Editors’ Highlights are summaries of recent papers by AGU’s journal editors.
Source: Geophysical Research Letters
In vegetated regions, the dynamics of root zone soil moisture or leaf area exhibit slower variations in time than changes in the state of the atmosphere, thereby affecting the partitioning of the surface energy via the processes of transpiration and evaporation, or surface conditions, such as albedo or roughness. The persistence of vegetation state can thus impact weather and its predictability but there is still limited knowledge on the relevant time scales.

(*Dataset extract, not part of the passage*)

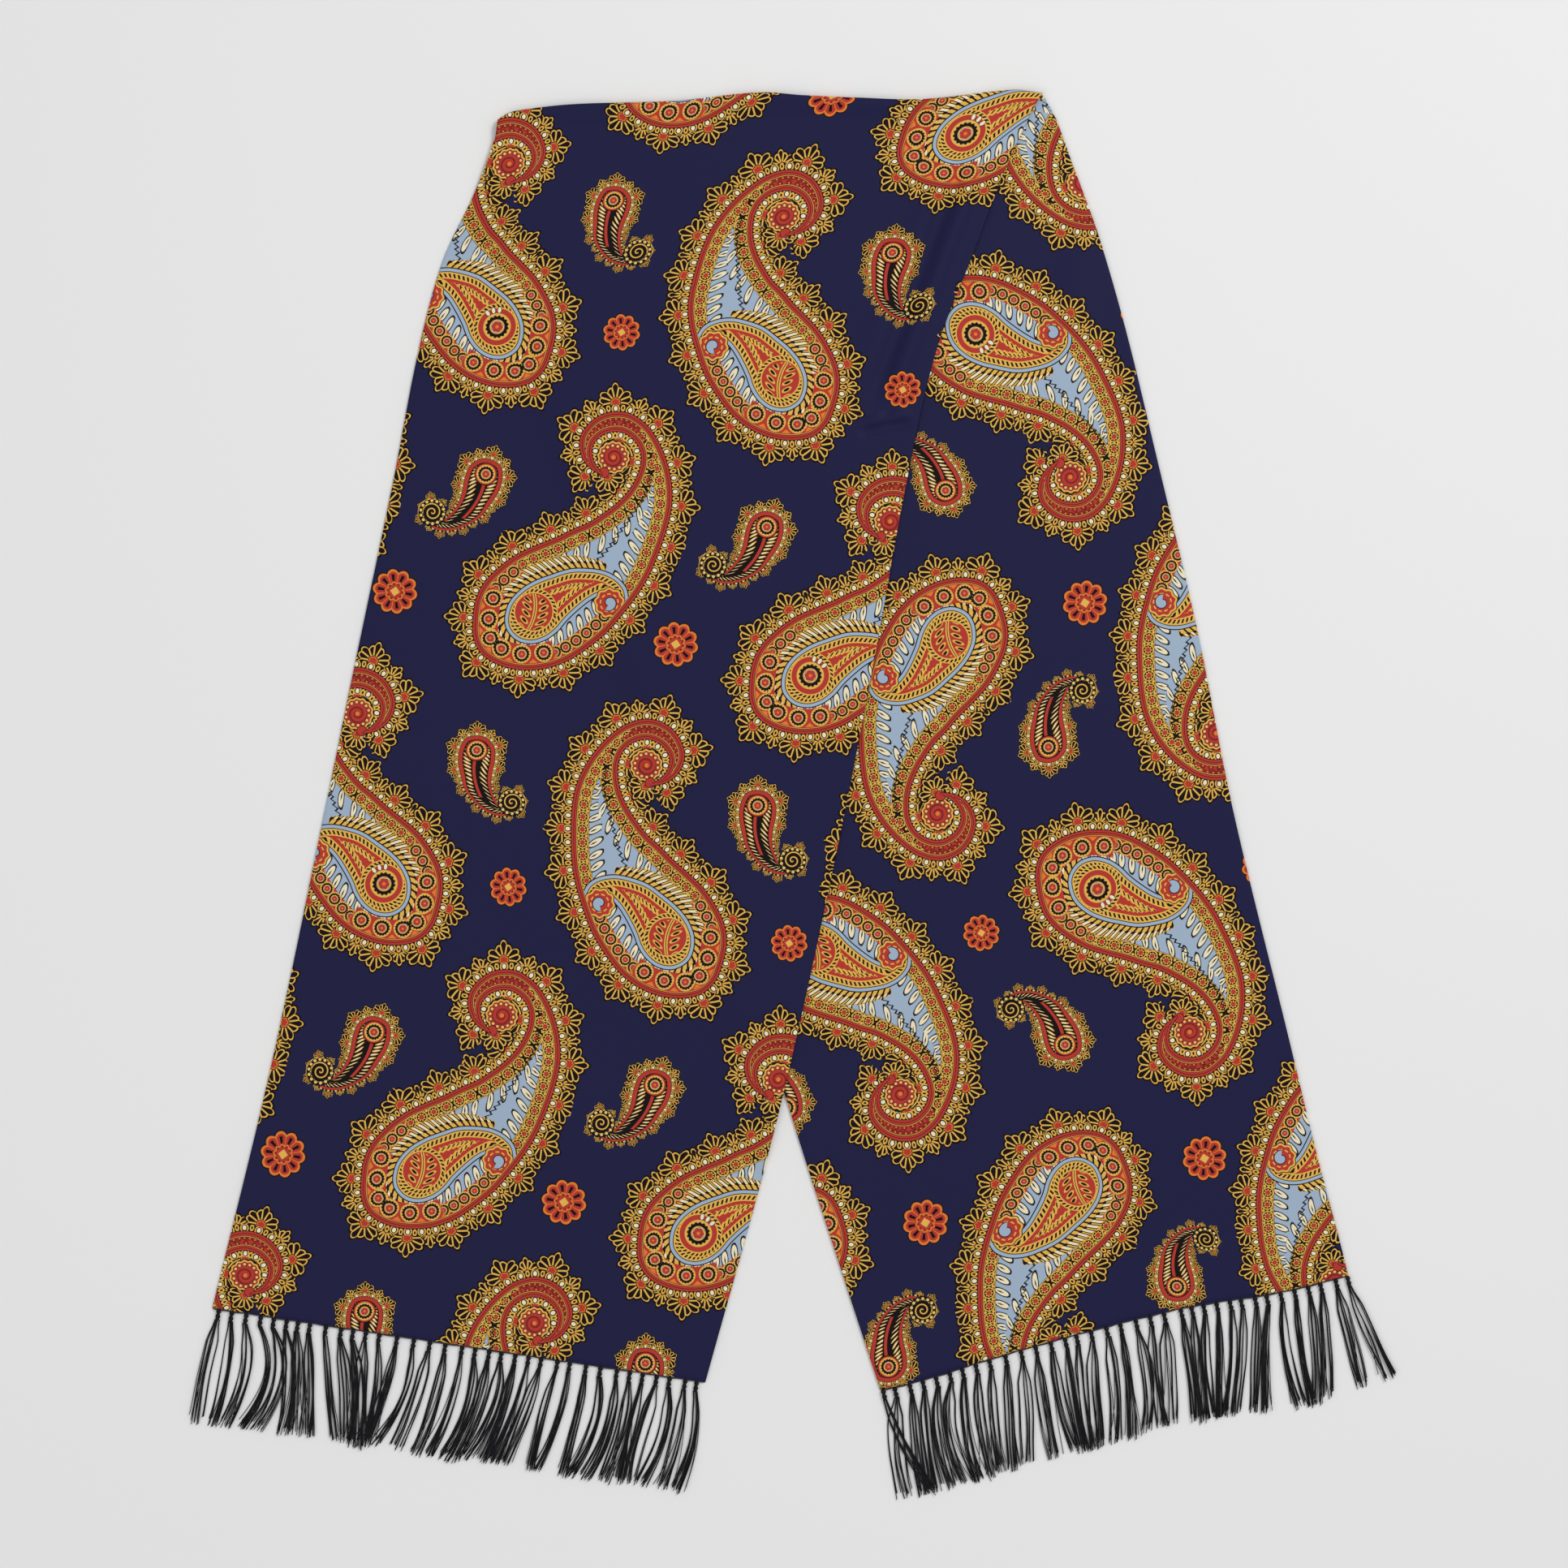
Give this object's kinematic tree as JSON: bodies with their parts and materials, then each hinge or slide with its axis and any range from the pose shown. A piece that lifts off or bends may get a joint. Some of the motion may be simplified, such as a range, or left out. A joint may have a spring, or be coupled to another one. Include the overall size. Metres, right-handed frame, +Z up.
{
  "type": "oblong scarf",
  "caption": "Oblong silk scarf with a paisley print and tasselled hems, folded once across its middle and laid flat with its legs splayed.",
  "frame": {"origin": "middle of the box round the whole scarf, at the surface it lies on", "axes": "+X to the right along the fold, +Y from the hems towards the fold, +Z up from the surface it lies on"},
  "size_m": [0.6561, 0.767, 0.005],
  "materials": {
    "printed_silk": "matt silk twill, navy ground with a gold, red, orange, pale blue and cream paisley print",
    "fringe_thread": "twisted and knotted black silk thread"
  },
  "bodies": {
    "root": {"over_leg": "printed_silk", "under_leg": "printed_silk", "top_fold": "printed_silk", "over_fringe": "fringe_thread", "under_fringe": "fringe_thread"}
  },
  "joints": []
}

Harris et al. [2022] use satellite measurements of rainfall and a vegetation metric, which is used as a proxy for vegetation water content, to study the relationships between rainfall patterns and vegetation across the world. They find that in many regions vegetation water content responds to rainfall with a delay of less than a week, with arid and semiarid areas showing faster responses. Furthermore, it demonstrates that vegetation can carry such a “signature” of a recent wetting event for a period of up to two months, indicating the range of characteristic time scales of vegetation feedback to the atmosphere.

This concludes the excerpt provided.